**Extracted material:**
## start

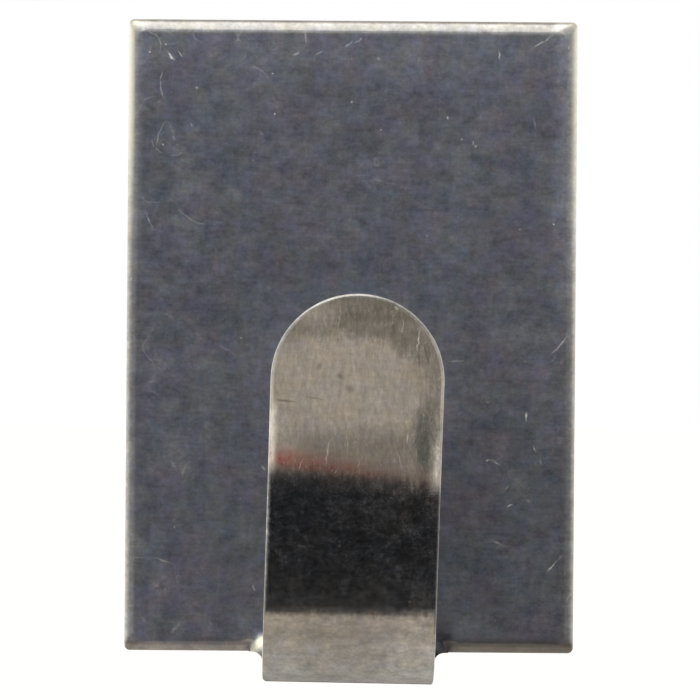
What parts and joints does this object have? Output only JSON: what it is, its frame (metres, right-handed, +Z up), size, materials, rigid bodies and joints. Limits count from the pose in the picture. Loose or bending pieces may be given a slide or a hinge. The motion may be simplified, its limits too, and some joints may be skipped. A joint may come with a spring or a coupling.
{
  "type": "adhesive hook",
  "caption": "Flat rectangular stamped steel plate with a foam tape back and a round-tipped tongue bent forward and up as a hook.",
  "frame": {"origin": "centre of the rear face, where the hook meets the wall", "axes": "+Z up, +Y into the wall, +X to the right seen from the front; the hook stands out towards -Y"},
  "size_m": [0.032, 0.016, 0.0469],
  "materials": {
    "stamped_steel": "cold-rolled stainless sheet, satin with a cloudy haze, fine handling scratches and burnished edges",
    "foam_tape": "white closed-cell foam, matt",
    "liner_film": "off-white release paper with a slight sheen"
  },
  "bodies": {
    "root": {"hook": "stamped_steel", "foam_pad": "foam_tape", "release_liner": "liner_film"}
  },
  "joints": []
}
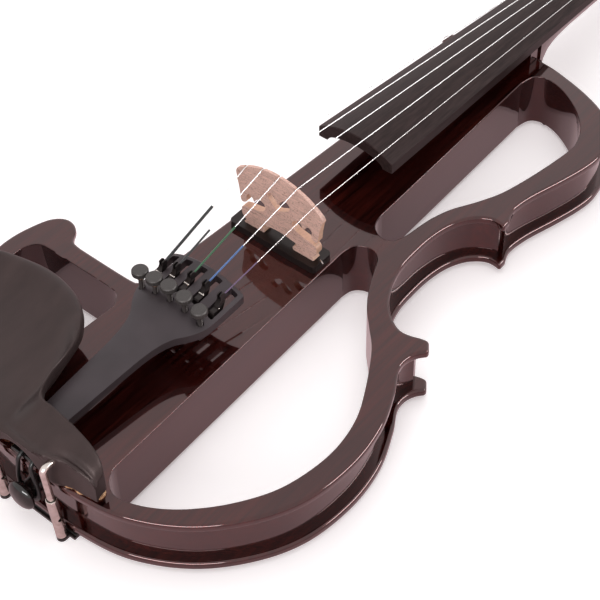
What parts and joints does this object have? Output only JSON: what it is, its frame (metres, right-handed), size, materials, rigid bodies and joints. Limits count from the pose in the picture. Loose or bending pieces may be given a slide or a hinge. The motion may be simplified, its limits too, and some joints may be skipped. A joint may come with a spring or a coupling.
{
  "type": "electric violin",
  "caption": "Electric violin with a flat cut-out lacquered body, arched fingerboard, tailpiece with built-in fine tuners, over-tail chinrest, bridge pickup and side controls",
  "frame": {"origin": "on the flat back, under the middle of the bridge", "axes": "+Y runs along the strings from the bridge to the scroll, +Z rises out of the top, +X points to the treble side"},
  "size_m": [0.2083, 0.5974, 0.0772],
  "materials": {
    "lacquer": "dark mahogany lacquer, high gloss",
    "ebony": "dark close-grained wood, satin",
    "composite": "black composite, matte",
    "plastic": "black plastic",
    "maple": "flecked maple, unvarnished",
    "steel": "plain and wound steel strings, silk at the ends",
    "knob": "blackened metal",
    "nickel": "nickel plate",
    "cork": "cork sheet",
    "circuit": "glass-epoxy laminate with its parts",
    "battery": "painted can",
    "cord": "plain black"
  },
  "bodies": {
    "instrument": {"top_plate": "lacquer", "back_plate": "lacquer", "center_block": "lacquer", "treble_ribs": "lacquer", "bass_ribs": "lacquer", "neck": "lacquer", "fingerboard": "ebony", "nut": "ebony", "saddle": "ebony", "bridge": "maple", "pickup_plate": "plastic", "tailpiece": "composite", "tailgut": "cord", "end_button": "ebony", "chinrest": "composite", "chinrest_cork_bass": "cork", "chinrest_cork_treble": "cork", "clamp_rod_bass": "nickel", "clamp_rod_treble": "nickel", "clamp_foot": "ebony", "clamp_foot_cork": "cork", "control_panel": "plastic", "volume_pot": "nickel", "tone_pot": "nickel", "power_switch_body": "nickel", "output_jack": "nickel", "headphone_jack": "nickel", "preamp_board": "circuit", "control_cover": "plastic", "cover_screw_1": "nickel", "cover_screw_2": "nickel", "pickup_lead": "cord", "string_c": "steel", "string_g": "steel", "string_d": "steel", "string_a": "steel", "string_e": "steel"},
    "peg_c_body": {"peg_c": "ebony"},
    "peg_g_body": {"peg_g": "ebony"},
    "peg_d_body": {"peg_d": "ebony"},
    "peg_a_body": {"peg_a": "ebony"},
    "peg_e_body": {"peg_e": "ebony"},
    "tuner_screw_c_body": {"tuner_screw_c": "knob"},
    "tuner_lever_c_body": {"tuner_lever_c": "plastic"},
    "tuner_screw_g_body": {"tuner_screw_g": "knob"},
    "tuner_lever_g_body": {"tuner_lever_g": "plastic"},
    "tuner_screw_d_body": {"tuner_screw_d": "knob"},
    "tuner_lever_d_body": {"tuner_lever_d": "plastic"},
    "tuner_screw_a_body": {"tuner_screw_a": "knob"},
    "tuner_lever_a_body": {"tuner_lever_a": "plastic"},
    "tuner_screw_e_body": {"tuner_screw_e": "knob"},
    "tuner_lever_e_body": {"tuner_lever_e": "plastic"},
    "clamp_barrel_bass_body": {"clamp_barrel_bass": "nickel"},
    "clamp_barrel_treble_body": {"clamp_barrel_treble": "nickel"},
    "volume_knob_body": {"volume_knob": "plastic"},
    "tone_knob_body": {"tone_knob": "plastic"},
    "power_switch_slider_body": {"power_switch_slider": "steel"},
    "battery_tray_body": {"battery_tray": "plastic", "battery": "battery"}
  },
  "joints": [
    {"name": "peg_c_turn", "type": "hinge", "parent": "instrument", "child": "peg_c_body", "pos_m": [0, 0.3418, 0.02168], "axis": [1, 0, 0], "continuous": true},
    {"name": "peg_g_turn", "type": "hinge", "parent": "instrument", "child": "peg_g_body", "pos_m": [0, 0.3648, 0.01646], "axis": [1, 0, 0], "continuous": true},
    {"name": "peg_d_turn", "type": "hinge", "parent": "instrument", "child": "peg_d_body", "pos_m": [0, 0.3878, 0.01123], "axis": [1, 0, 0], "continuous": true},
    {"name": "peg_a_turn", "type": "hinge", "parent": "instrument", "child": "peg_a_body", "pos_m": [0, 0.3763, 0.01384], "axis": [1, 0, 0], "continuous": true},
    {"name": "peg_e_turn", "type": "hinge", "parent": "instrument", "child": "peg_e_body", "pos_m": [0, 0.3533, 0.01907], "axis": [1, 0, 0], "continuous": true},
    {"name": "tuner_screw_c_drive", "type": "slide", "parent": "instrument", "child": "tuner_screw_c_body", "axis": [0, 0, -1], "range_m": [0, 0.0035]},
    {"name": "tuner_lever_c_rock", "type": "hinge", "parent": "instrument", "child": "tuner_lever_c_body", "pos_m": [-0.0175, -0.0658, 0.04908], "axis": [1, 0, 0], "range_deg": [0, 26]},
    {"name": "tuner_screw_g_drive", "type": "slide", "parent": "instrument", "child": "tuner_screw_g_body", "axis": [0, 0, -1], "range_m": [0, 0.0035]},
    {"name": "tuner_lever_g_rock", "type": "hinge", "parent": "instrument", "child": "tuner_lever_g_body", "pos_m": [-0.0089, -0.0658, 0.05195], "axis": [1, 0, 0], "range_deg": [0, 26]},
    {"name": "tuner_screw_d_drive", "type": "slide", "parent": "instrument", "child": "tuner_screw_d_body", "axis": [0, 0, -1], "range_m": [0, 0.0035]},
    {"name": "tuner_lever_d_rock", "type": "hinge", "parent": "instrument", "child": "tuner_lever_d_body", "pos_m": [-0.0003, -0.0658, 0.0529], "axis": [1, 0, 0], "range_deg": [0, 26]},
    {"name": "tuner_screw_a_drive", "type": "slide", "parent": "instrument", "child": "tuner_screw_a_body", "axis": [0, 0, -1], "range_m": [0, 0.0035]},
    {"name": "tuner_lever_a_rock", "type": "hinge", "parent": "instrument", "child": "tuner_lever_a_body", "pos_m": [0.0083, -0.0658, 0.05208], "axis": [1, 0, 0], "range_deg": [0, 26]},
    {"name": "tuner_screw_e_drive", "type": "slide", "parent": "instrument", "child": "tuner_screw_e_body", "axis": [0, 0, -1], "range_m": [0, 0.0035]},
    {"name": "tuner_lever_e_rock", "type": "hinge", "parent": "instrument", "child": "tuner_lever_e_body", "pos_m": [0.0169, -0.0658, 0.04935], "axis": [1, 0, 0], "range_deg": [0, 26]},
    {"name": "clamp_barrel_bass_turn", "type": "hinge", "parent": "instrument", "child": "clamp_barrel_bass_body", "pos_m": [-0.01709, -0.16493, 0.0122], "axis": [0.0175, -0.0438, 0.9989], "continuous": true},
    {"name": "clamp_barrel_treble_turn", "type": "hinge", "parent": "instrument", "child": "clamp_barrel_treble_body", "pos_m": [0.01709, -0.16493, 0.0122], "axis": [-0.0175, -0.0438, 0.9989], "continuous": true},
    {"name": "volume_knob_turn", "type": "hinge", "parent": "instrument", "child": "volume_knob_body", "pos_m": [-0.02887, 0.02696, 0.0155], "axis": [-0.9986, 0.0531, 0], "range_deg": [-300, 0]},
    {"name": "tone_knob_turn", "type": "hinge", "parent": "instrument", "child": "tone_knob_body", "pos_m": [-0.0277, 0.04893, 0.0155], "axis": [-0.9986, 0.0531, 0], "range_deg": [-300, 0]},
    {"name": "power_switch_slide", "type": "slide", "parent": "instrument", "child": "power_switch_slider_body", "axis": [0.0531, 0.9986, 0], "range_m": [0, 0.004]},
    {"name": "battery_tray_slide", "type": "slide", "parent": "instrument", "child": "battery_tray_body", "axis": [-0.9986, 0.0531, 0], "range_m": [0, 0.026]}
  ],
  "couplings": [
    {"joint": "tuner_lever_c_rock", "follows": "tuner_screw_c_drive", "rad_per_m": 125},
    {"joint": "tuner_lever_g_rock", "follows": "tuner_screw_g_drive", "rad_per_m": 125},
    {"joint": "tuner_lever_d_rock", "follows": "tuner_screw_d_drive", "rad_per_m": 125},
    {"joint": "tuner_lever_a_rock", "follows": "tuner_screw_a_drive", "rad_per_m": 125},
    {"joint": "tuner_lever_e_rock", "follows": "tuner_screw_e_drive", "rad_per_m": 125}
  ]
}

## end

Go through the data and gather every line that holds "what".

**Exercise response:**
What parts and joints does this object have? Output only JSON: what it is, its frame (metres, right-handed, +Z up), size, materials, rigid bodies and joints. Limits count from the pose in the picture. Loose or bending pieces may be given a slide or a hinge. The motion may be simplified, its limits too, and some joints may be skipped. A joint may come with a spring or a coupling.
What parts and joints does this object have? Output only JSON: what it is, its frame (metres, right-handed), size, materials, rigid bodies and joints. Limits count from the pose in the picture. Loose or bending pieces may be given a slide or a hinge. The motion may be simplified, its limits too, and some joints may be skipped. A joint may come with a spring or a coupling.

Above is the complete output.